### Directions for this task
Return the records that follow, matching each one exactly.

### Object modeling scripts

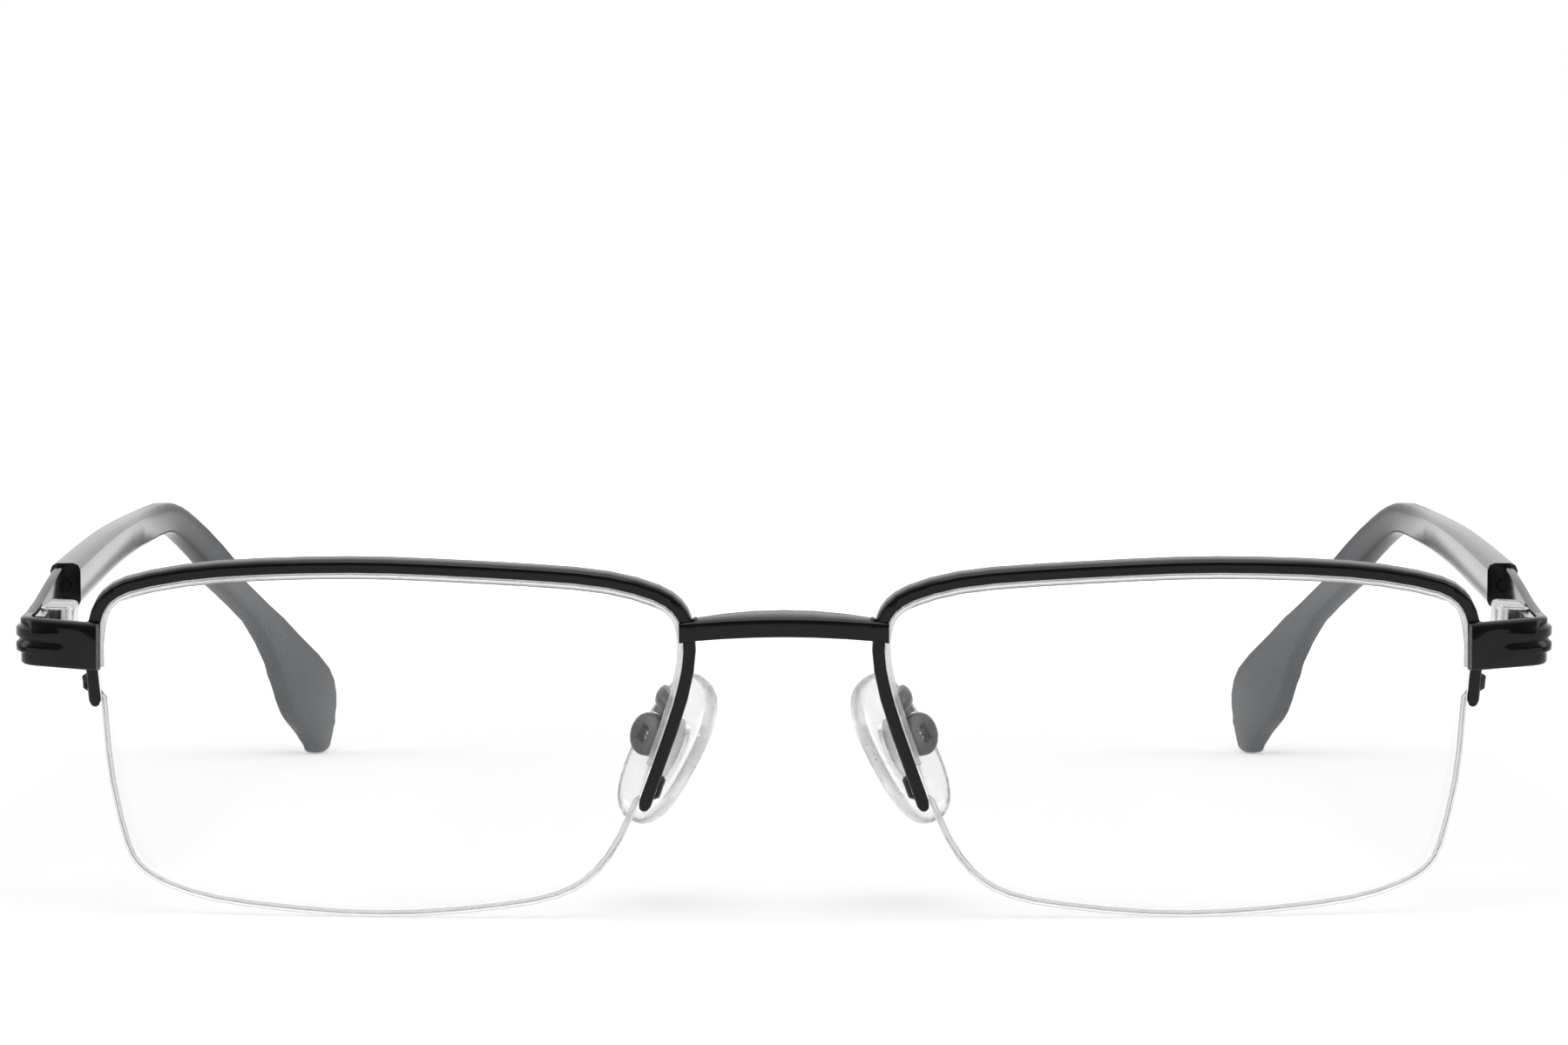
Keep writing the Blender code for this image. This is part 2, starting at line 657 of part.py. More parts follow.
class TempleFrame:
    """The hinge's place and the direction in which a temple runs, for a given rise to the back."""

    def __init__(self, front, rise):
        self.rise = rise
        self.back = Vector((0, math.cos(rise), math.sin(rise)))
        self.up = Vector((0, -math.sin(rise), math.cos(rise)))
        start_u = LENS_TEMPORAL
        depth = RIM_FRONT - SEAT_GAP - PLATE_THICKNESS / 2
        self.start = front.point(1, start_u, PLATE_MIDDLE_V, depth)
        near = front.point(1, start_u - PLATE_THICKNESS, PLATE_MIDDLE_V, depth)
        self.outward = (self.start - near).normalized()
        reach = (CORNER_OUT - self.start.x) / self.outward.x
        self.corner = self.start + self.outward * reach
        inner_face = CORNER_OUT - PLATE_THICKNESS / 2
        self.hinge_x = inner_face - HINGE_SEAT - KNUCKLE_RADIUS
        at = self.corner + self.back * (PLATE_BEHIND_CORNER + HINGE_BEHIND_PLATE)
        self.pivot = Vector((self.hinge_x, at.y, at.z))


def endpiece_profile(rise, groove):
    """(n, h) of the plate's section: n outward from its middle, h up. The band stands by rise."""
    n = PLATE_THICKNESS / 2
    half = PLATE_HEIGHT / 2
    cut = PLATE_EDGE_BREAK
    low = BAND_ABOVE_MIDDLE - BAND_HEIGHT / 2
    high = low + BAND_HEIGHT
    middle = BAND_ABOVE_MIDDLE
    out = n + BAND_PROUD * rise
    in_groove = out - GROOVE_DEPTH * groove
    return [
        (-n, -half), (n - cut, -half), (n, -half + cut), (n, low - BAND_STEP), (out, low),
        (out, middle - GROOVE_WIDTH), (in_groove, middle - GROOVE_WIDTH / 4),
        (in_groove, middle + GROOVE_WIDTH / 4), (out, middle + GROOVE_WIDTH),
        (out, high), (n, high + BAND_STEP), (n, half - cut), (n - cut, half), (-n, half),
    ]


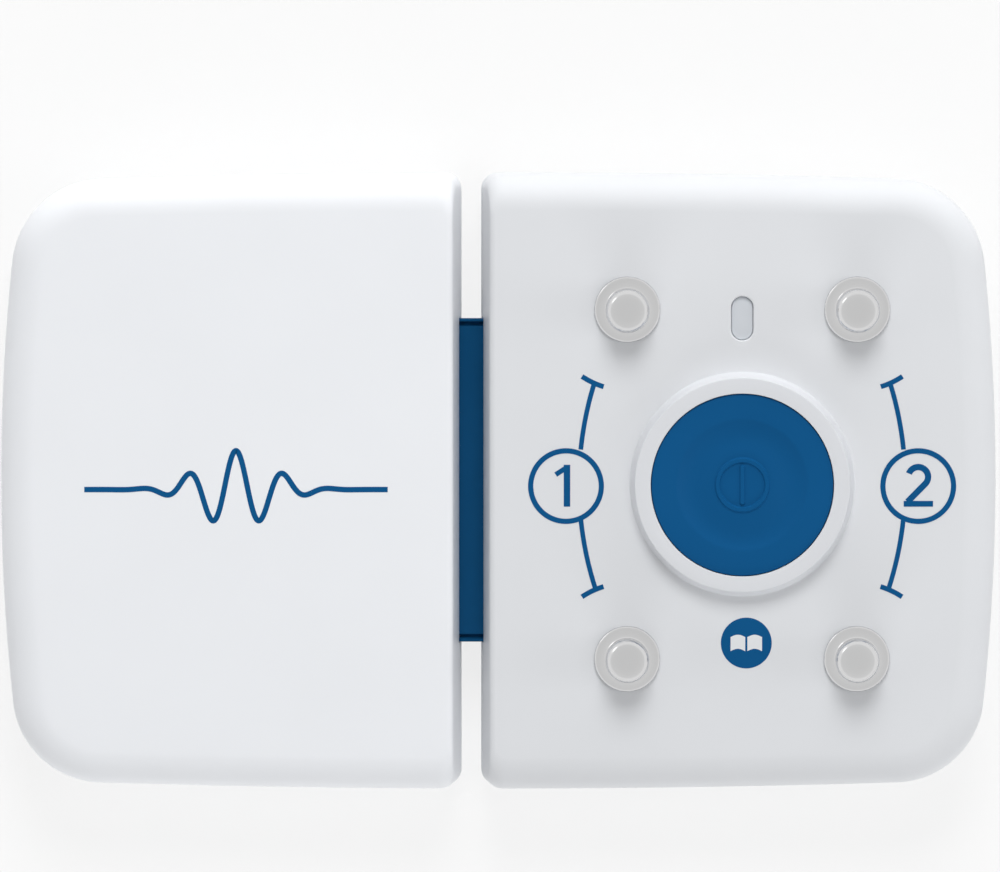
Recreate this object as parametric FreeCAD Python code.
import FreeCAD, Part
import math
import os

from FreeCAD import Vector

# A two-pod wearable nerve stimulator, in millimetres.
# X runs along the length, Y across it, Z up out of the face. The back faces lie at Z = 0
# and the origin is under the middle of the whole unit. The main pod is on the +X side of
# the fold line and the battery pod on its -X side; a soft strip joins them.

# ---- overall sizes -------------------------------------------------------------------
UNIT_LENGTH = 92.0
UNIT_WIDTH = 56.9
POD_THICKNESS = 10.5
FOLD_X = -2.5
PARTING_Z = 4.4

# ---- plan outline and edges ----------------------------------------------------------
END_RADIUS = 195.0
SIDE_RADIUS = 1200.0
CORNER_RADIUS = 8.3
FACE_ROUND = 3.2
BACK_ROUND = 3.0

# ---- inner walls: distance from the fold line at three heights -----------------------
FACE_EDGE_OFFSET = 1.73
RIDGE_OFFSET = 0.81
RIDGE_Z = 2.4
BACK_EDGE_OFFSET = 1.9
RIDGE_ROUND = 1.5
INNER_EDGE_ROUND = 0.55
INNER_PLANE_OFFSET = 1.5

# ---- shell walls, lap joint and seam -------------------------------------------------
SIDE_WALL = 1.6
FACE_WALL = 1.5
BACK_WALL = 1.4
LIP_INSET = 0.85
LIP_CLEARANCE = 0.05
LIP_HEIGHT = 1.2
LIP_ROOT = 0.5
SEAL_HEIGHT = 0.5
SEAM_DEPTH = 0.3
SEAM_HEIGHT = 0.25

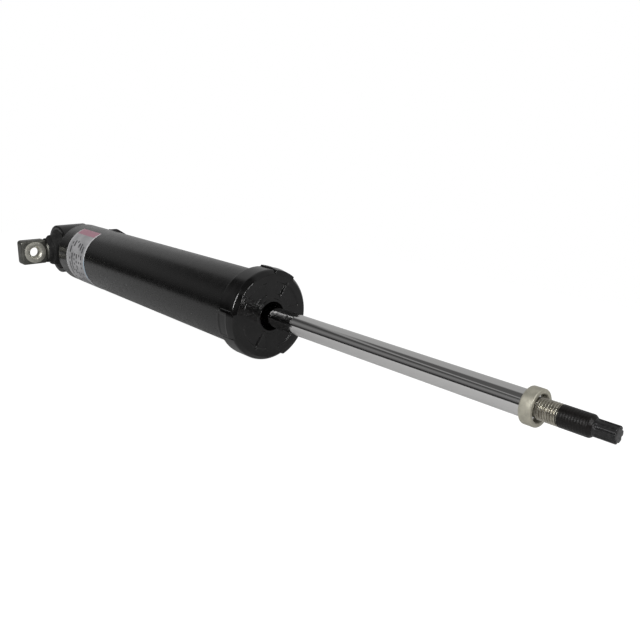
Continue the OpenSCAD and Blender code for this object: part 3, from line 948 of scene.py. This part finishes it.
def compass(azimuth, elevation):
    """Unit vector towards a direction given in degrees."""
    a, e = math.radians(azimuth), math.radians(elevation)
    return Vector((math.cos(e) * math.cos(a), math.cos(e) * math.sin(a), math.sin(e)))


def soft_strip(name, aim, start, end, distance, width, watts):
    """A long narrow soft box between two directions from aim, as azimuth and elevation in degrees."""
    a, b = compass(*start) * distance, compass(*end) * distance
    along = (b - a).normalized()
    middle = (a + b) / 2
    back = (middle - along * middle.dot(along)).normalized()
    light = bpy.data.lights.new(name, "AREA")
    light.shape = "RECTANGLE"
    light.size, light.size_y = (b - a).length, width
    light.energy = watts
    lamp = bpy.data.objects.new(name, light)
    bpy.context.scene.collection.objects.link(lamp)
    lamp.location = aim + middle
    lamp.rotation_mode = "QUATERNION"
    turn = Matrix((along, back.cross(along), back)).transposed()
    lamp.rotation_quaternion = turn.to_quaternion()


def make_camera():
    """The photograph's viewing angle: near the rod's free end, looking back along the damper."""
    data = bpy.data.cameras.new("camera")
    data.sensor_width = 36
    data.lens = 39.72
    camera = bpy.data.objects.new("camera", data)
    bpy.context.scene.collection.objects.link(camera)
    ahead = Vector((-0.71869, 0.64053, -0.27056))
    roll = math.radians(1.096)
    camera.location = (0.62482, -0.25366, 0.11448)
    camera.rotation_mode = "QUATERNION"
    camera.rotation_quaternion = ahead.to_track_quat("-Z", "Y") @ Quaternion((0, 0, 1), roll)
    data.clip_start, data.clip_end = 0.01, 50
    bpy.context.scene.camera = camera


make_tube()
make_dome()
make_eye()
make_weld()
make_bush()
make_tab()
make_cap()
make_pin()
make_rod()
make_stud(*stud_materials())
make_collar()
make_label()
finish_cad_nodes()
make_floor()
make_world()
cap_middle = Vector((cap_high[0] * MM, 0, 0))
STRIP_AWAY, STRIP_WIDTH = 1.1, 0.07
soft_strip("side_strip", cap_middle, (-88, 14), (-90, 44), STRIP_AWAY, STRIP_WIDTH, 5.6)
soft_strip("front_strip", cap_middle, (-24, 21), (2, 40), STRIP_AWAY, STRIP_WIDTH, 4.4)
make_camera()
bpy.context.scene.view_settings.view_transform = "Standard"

### Solution to the exercise
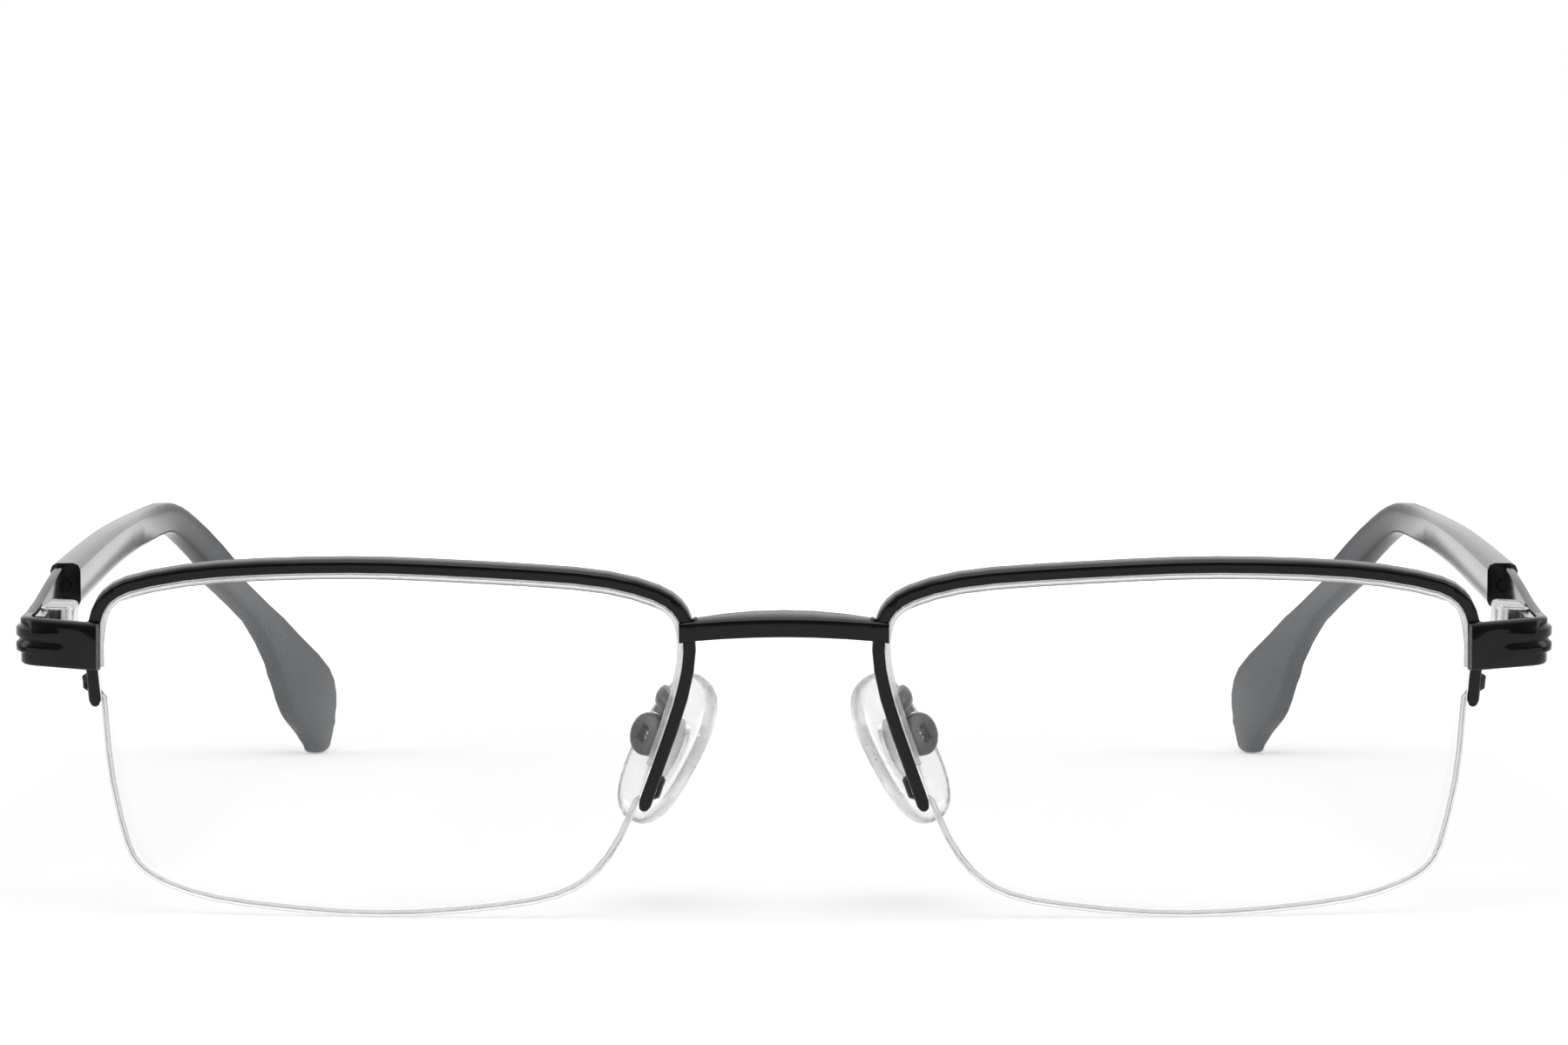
Keep writing the Blender code for this image. This is part 2, starting at line 657 of part.py. More parts follow.
class TempleFrame:
    """The hinge's place and the direction in which a temple runs, for a given rise to the back."""

    def __init__(self, front, rise):
        self.rise = rise
        self.back = Vector((0, math.cos(rise), math.sin(rise)))
        self.up = Vector((0, -math.sin(rise), math.cos(rise)))
        start_u = LENS_TEMPORAL
        depth = RIM_FRONT - SEAT_GAP - PLATE_THICKNESS / 2
        self.start = front.point(1, start_u, PLATE_MIDDLE_V, depth)
        near = front.point(1, start_u - PLATE_THICKNESS, PLATE_MIDDLE_V, depth)
        self.outward = (self.start - near).normalized()
        reach = (CORNER_OUT - self.start.x) / self.outward.x
        self.corner = self.start + self.outward * reach
        inner_face = CORNER_OUT - PLATE_THICKNESS / 2
        self.hinge_x = inner_face - HINGE_SEAT - KNUCKLE_RADIUS
        at = self.corner + self.back * (PLATE_BEHIND_CORNER + HINGE_BEHIND_PLATE)
        self.pivot = Vector((self.hinge_x, at.y, at.z))


def endpiece_profile(rise, groove):
    """(n, h) of the plate's section: n outward from its middle, h up. The band stands by rise."""
    n = PLATE_THICKNESS / 2
    half = PLATE_HEIGHT / 2
    cut = PLATE_EDGE_BREAK
    low = BAND_ABOVE_MIDDLE - BAND_HEIGHT / 2
    high = low + BAND_HEIGHT
    middle = BAND_ABOVE_MIDDLE
    out = n + BAND_PROUD * rise
    in_groove = out - GROOVE_DEPTH * groove
    return [
        (-n, -half), (n - cut, -half), (n, -half + cut), (n, low - BAND_STEP), (out, low),
        (out, middle - GROOVE_WIDTH), (in_groove, middle - GROOVE_WIDTH / 4),
        (in_groove, middle + GROOVE_WIDTH / 4), (out, middle + GROOVE_WIDTH),
        (out, high), (n, high + BAND_STEP), (n, half - cut), (n - cut, half), (-n, half),
    ]


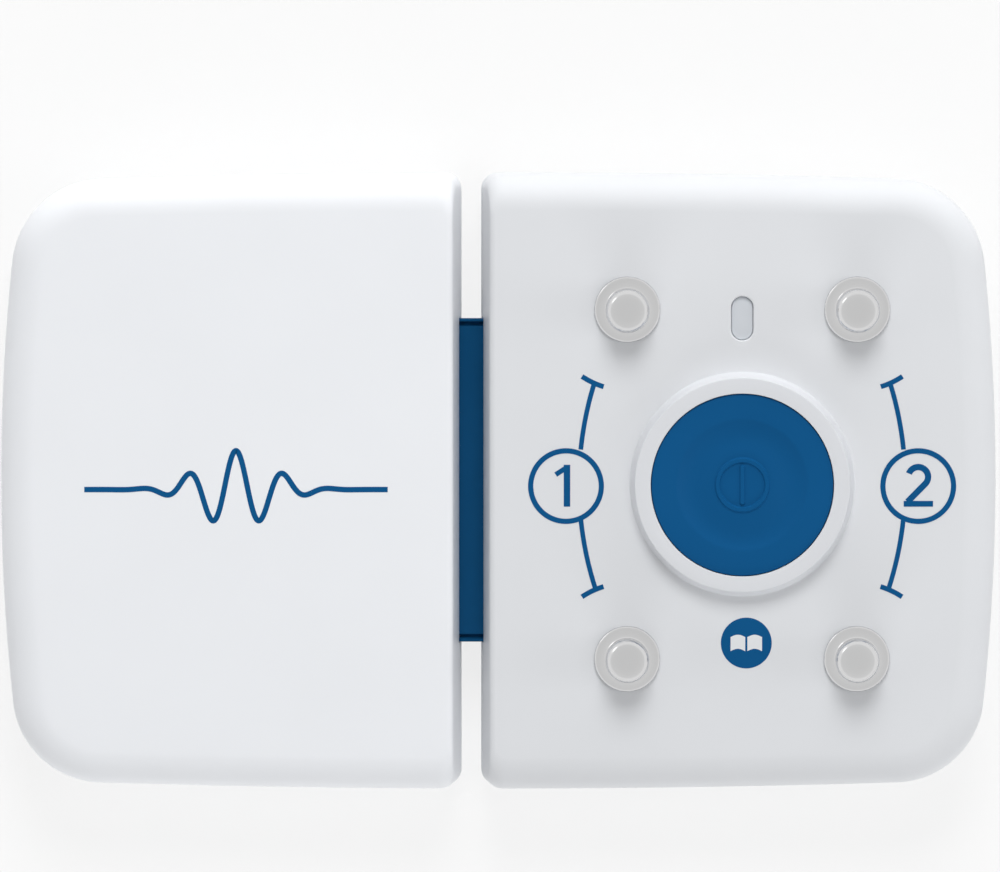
Recreate this object as parametric FreeCAD Python code.
import FreeCAD, Part
import math
import os

from FreeCAD import Vector

# A two-pod wearable nerve stimulator, in millimetres.
# X runs along the length, Y across it, Z up out of the face. The back faces lie at Z = 0
# and the origin is under the middle of the whole unit. The main pod is on the +X side of
# the fold line and the battery pod on its -X side; a soft strip joins them.

# ---- overall sizes -------------------------------------------------------------------
UNIT_LENGTH = 92.0
UNIT_WIDTH = 56.9
POD_THICKNESS = 10.5
FOLD_X = -2.5
PARTING_Z = 4.4

# ---- plan outline and edges ----------------------------------------------------------
END_RADIUS = 195.0
SIDE_RADIUS = 1200.0
CORNER_RADIUS = 8.3
FACE_ROUND = 3.2
BACK_ROUND = 3.0

# ---- inner walls: distance from the fold line at three heights -----------------------
FACE_EDGE_OFFSET = 1.73
RIDGE_OFFSET = 0.81
RIDGE_Z = 2.4
BACK_EDGE_OFFSET = 1.9
RIDGE_ROUND = 1.5
INNER_EDGE_ROUND = 0.55
INNER_PLANE_OFFSET = 1.5

# ---- shell walls, lap joint and seam -------------------------------------------------
SIDE_WALL = 1.6
FACE_WALL = 1.5
BACK_WALL = 1.4
LIP_INSET = 0.85
LIP_CLEARANCE = 0.05
LIP_HEIGHT = 1.2
LIP_ROOT = 0.5
SEAL_HEIGHT = 0.5
SEAM_DEPTH = 0.3
SEAM_HEIGHT = 0.25

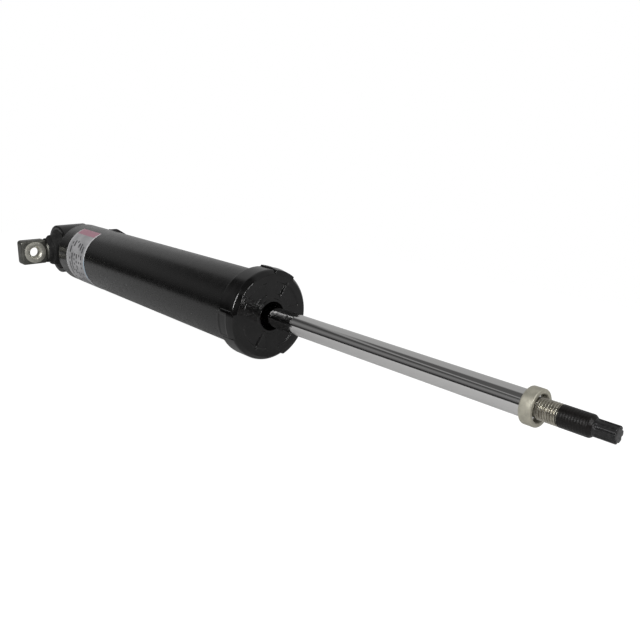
Continue the OpenSCAD and Blender code for this object: part 3, from line 948 of scene.py. This part finishes it.
def compass(azimuth, elevation):
    """Unit vector towards a direction given in degrees."""
    a, e = math.radians(azimuth), math.radians(elevation)
    return Vector((math.cos(e) * math.cos(a), math.cos(e) * math.sin(a), math.sin(e)))


def soft_strip(name, aim, start, end, distance, width, watts):
    """A long narrow soft box between two directions from aim, as azimuth and elevation in degrees."""
    a, b = compass(*start) * distance, compass(*end) * distance
    along = (b - a).normalized()
    middle = (a + b) / 2
    back = (middle - along * middle.dot(along)).normalized()
    light = bpy.data.lights.new(name, "AREA")
    light.shape = "RECTANGLE"
    light.size, light.size_y = (b - a).length, width
    light.energy = watts
    lamp = bpy.data.objects.new(name, light)
    bpy.context.scene.collection.objects.link(lamp)
    lamp.location = aim + middle
    lamp.rotation_mode = "QUATERNION"
    turn = Matrix((along, back.cross(along), back)).transposed()
    lamp.rotation_quaternion = turn.to_quaternion()


def make_camera():
    """The photograph's viewing angle: near the rod's free end, looking back along the damper."""
    data = bpy.data.cameras.new("camera")
    data.sensor_width = 36
    data.lens = 39.72
    camera = bpy.data.objects.new("camera", data)
    bpy.context.scene.collection.objects.link(camera)
    ahead = Vector((-0.71869, 0.64053, -0.27056))
    roll = math.radians(1.096)
    camera.location = (0.62482, -0.25366, 0.11448)
    camera.rotation_mode = "QUATERNION"
    camera.rotation_quaternion = ahead.to_track_quat("-Z", "Y") @ Quaternion((0, 0, 1), roll)
    data.clip_start, data.clip_end = 0.01, 50
    bpy.context.scene.camera = camera


make_tube()
make_dome()
make_eye()
make_weld()
make_bush()
make_tab()
make_cap()
make_pin()
make_rod()
make_stud(*stud_materials())
make_collar()
make_label()
finish_cad_nodes()
make_floor()
make_world()
cap_middle = Vector((cap_high[0] * MM, 0, 0))
STRIP_AWAY, STRIP_WIDTH = 1.1, 0.07
soft_strip("side_strip", cap_middle, (-88, 14), (-90, 44), STRIP_AWAY, STRIP_WIDTH, 5.6)
soft_strip("front_strip", cap_middle, (-24, 21), (2, 40), STRIP_AWAY, STRIP_WIDTH, 4.4)
make_camera()
bpy.context.scene.view_settings.view_transform = "Standard"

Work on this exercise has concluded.